◆ Problem requirements: Print again only this span: the line with "spare, disc = spare_wheel()", the line with "imported = [obj", and all lines between them, exactly as given.

◆ Material supplied:
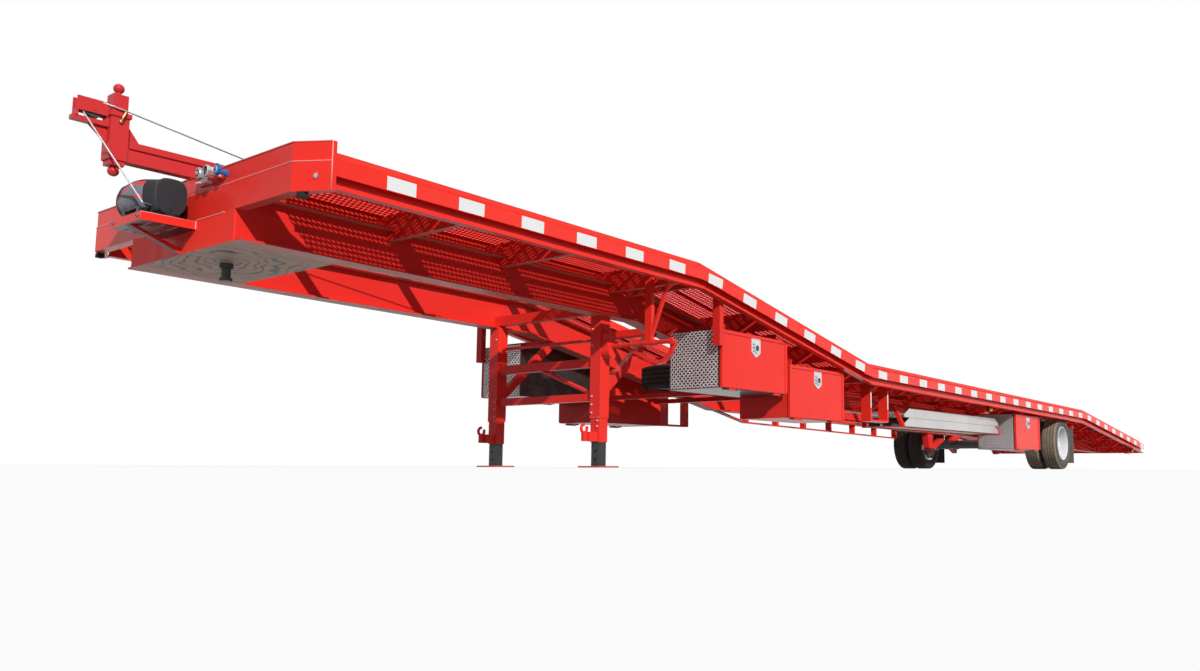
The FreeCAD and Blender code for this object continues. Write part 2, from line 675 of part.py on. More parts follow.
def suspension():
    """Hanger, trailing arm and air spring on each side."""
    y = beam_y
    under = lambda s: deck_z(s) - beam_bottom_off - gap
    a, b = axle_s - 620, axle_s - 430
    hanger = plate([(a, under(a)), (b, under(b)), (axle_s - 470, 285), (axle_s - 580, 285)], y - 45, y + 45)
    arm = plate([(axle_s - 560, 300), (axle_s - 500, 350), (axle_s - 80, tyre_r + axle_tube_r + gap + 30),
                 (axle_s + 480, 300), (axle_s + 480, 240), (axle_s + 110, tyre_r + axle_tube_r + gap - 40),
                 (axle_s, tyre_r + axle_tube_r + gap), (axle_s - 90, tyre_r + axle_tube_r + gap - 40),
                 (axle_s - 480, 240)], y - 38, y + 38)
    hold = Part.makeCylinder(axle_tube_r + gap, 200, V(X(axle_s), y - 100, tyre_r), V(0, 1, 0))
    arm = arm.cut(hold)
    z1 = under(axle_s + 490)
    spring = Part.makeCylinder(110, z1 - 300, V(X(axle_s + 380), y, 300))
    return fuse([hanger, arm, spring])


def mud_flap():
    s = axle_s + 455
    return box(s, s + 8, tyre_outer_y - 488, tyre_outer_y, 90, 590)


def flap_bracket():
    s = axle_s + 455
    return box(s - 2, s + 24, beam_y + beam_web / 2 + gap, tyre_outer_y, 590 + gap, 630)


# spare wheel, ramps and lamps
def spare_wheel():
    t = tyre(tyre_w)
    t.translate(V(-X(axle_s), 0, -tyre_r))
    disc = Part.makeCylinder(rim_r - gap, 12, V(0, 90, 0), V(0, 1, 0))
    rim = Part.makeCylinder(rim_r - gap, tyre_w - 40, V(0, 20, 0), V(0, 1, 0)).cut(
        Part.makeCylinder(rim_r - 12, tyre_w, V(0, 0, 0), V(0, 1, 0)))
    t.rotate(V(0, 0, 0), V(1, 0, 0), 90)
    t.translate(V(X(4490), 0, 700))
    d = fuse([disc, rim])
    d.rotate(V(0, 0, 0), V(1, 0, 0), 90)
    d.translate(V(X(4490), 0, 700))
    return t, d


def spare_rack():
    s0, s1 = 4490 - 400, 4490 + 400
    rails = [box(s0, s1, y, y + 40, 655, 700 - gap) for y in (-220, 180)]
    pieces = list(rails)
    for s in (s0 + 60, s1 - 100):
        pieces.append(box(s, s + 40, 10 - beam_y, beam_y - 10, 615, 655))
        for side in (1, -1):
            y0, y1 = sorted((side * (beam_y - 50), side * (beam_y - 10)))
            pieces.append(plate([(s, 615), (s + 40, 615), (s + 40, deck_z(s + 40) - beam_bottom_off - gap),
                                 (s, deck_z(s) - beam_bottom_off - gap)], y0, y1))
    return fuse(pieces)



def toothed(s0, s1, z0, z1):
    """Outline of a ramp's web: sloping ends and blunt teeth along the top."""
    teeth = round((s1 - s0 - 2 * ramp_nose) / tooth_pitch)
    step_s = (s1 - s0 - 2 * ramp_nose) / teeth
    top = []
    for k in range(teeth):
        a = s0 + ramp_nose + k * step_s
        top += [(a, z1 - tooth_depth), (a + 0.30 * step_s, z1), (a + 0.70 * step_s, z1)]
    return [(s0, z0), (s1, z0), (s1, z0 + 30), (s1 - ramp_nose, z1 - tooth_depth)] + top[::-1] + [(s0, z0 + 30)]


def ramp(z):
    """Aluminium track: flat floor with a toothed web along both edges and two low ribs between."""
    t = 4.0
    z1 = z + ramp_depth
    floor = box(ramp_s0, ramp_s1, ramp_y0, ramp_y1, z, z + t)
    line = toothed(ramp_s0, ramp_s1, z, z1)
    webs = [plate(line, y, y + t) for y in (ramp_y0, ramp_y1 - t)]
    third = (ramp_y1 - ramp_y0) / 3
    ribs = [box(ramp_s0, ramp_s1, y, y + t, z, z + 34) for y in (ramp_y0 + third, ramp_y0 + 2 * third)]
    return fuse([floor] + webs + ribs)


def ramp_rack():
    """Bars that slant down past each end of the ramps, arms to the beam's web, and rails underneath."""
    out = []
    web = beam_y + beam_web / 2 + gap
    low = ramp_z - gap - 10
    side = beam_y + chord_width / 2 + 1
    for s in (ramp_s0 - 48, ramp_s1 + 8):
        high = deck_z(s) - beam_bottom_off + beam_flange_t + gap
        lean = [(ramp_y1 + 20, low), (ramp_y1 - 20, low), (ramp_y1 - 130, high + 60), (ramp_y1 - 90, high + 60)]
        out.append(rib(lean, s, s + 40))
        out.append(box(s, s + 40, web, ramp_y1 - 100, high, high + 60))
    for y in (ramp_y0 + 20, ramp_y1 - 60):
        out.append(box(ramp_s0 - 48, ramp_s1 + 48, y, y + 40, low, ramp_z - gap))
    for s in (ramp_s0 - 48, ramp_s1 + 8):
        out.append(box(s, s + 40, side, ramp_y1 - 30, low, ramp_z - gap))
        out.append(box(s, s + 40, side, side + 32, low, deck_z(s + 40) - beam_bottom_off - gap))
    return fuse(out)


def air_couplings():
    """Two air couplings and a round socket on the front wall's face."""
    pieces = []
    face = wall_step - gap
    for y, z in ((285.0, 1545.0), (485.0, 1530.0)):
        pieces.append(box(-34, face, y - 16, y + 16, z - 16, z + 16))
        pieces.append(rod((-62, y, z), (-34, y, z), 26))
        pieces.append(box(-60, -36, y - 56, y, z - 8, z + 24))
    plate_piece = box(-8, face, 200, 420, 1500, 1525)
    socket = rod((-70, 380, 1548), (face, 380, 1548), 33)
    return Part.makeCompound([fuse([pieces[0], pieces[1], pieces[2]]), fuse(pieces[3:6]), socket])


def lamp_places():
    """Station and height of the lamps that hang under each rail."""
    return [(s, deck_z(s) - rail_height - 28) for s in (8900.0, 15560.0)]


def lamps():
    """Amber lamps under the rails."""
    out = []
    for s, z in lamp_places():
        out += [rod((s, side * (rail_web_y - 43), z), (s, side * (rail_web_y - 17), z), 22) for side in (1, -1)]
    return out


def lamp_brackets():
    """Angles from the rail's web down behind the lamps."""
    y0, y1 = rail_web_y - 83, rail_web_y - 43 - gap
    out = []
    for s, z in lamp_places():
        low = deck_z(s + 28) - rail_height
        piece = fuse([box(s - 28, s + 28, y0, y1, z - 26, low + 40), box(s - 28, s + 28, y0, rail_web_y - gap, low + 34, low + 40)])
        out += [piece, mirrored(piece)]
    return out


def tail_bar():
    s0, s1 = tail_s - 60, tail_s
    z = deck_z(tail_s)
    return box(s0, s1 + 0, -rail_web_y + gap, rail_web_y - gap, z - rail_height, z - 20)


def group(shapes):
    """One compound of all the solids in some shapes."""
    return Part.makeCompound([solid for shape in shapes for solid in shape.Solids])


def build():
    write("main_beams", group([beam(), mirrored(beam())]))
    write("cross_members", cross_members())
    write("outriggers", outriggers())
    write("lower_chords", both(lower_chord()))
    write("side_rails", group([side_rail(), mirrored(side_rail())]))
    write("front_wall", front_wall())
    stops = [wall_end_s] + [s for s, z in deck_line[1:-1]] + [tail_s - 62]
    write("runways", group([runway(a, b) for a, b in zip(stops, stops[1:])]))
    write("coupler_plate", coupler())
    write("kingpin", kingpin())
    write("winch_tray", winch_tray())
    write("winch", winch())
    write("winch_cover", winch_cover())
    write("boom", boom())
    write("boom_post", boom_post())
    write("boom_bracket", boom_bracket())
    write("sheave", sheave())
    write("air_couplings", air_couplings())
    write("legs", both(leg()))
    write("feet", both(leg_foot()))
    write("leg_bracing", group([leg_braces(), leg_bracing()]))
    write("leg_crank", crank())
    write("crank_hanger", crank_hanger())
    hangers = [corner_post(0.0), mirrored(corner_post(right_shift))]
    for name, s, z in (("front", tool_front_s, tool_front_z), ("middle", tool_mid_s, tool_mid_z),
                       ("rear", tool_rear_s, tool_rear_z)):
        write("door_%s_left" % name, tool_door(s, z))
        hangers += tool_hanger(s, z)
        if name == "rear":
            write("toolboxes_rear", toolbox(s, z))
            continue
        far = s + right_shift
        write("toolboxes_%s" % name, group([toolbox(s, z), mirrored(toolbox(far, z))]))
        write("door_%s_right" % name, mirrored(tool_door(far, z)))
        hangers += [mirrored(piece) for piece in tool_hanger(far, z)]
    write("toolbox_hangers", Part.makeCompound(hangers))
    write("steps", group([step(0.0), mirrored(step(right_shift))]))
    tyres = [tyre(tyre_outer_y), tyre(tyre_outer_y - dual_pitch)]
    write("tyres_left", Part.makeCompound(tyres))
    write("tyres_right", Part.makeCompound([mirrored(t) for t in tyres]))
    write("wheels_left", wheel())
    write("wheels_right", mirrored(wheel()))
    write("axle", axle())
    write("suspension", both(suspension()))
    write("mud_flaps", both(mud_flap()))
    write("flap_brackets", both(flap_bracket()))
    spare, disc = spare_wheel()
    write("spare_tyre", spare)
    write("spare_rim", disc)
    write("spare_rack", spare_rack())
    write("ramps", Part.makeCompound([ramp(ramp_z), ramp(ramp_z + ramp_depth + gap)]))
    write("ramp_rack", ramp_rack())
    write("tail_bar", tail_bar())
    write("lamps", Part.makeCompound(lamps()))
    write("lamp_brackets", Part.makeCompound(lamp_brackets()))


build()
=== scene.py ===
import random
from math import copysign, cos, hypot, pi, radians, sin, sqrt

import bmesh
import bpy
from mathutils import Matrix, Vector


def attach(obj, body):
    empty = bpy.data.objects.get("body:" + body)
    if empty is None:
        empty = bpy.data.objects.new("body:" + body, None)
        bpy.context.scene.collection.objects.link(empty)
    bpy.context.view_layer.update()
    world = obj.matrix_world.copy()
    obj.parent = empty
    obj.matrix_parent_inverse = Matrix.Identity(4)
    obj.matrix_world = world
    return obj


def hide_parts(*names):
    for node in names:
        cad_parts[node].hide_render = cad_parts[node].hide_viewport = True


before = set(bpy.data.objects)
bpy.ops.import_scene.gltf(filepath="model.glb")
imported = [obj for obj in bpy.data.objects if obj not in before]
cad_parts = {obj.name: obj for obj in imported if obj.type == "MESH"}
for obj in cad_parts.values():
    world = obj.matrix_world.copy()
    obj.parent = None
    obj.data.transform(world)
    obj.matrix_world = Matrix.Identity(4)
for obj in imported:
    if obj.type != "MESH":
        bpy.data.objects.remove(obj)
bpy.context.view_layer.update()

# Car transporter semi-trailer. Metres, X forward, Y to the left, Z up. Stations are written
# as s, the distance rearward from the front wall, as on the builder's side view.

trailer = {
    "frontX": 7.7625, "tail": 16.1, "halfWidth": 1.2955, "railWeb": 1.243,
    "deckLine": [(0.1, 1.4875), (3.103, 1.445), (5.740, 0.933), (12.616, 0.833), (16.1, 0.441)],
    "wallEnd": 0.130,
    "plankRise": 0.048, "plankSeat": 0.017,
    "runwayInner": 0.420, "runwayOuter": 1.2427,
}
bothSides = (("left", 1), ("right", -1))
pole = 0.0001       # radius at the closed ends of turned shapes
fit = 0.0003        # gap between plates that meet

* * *

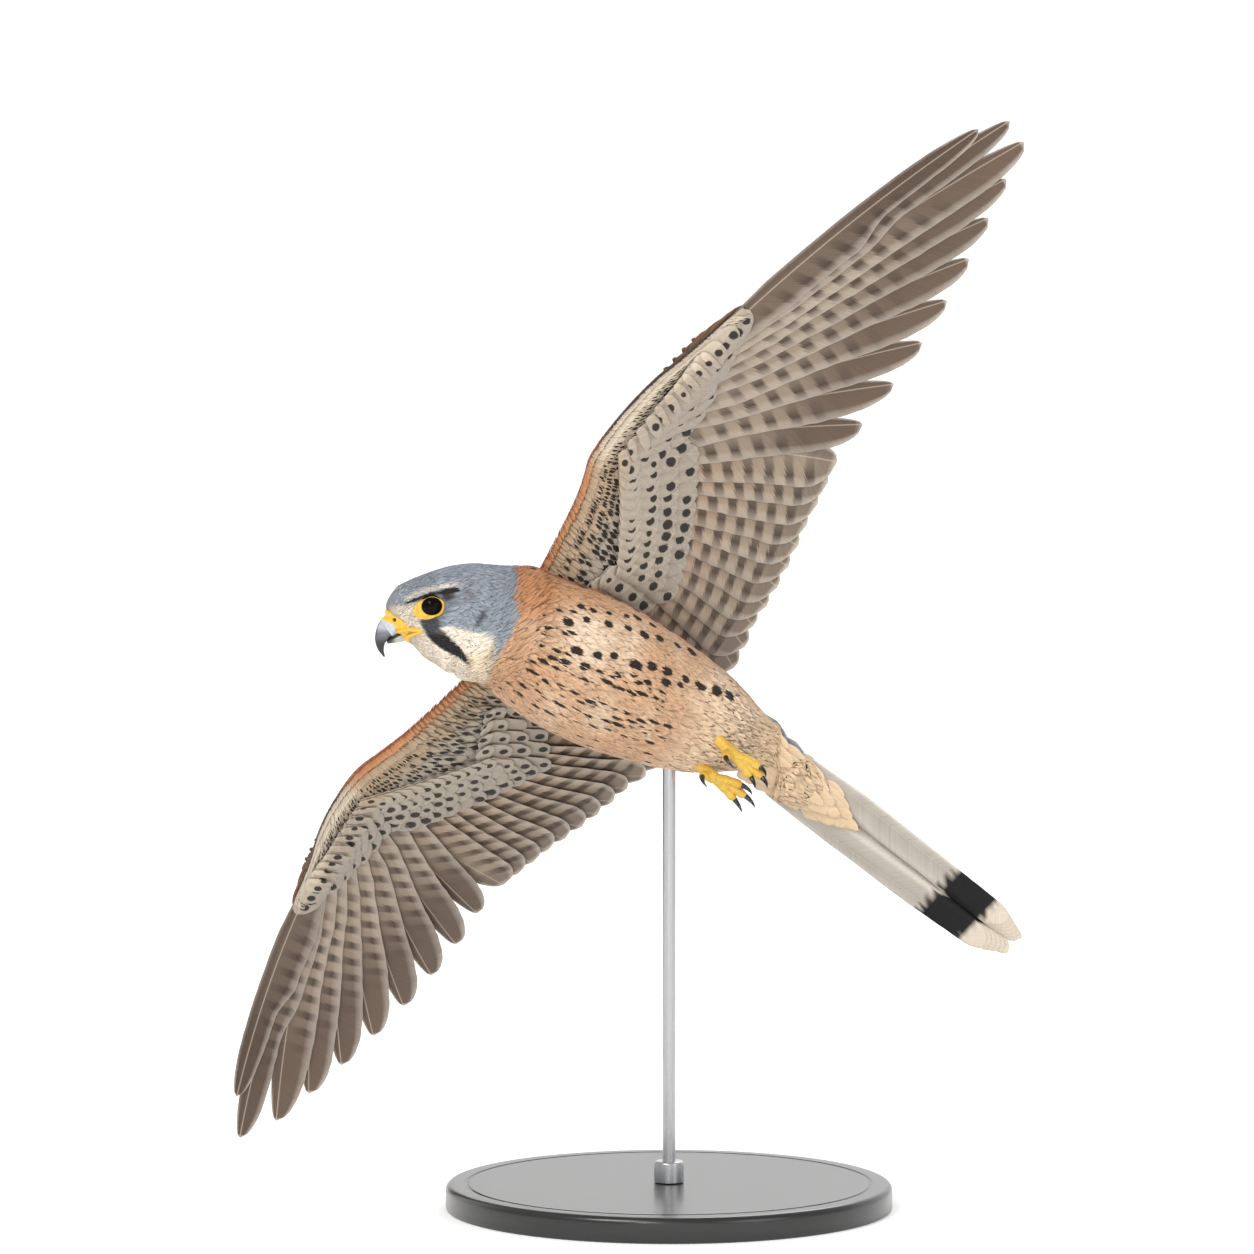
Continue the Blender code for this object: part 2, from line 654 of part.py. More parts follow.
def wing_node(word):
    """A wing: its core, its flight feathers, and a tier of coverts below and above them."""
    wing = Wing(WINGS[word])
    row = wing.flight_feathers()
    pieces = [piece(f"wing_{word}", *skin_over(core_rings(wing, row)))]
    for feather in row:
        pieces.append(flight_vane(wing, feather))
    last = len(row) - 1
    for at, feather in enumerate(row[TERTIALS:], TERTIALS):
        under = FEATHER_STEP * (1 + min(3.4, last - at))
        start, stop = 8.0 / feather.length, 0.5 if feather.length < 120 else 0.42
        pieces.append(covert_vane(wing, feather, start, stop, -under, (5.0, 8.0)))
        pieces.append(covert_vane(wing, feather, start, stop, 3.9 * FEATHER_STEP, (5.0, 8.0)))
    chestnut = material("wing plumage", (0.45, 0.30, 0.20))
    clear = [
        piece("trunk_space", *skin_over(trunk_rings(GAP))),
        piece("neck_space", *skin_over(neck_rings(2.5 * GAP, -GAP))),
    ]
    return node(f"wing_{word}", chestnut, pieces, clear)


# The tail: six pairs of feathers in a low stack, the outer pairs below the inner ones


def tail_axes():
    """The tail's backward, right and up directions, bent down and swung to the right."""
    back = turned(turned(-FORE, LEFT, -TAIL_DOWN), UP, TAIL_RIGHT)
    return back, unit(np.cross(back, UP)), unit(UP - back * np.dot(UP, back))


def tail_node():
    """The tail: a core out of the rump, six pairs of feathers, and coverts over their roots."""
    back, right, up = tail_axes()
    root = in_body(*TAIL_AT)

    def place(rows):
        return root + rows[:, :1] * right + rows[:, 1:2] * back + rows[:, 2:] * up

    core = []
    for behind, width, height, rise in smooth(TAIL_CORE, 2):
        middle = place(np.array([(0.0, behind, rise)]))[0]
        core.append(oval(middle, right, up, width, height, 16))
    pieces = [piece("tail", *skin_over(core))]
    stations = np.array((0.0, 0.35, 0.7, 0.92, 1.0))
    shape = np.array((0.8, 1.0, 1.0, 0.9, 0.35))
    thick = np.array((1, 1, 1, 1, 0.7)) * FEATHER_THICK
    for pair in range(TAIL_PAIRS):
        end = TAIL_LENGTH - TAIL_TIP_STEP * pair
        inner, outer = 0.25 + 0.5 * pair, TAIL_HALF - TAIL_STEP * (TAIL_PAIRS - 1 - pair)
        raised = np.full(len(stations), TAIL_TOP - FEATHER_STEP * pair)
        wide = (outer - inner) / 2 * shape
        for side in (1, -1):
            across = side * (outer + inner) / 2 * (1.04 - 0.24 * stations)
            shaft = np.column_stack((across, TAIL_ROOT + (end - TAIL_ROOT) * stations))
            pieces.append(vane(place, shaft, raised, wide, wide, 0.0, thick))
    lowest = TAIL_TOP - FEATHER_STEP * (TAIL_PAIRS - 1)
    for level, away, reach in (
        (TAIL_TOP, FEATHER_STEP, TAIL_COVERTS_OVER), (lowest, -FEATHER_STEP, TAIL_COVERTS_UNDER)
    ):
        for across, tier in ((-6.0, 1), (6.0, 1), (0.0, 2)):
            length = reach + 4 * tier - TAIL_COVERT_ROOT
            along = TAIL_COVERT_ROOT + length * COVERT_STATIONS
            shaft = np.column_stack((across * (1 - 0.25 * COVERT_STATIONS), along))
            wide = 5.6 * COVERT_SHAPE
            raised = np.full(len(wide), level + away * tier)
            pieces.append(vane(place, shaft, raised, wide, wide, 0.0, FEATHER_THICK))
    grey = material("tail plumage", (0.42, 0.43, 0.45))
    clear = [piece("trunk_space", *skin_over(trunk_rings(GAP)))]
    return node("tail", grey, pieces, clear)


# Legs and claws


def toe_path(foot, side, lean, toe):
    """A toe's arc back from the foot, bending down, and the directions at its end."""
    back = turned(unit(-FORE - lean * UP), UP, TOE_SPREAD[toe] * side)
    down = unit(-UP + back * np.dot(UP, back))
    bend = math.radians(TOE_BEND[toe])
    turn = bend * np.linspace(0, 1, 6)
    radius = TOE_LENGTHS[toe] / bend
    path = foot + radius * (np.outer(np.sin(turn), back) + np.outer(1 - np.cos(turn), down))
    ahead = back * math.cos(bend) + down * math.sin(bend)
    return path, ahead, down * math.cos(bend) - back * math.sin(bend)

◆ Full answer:
    spare, disc = spare_wheel()
    write("spare_tyre", spare)
    write("spare_rim", disc)
    write("spare_rack", spare_rack())
    write("ramps", Part.makeCompound([ramp(ramp_z), ramp(ramp_z + ramp_depth + gap)]))
    write("ramp_rack", ramp_rack())
    write("tail_bar", tail_bar())
    write("lamps", Part.makeCompound(lamps()))
    write("lamp_brackets", Part.makeCompound(lamp_brackets()))


build()
=== scene.py ===
import random
from math import copysign, cos, hypot, pi, radians, sin, sqrt

import bmesh
import bpy
from mathutils import Matrix, Vector


def attach(obj, body):
    empty = bpy.data.objects.get("body:" + body)
    if empty is None:
        empty = bpy.data.objects.new("body:" + body, None)
        bpy.context.scene.collection.objects.link(empty)
    bpy.context.view_layer.update()
    world = obj.matrix_world.copy()
    obj.parent = empty
    obj.matrix_parent_inverse = Matrix.Identity(4)
    obj.matrix_world = world
    return obj


def hide_parts(*names):
    for node in names:
        cad_parts[node].hide_render = cad_parts[node].hide_viewport = True


before = set(bpy.data.objects)
bpy.ops.import_scene.gltf(filepath="model.glb")
imported = [obj for obj in bpy.data.objects if obj not in before]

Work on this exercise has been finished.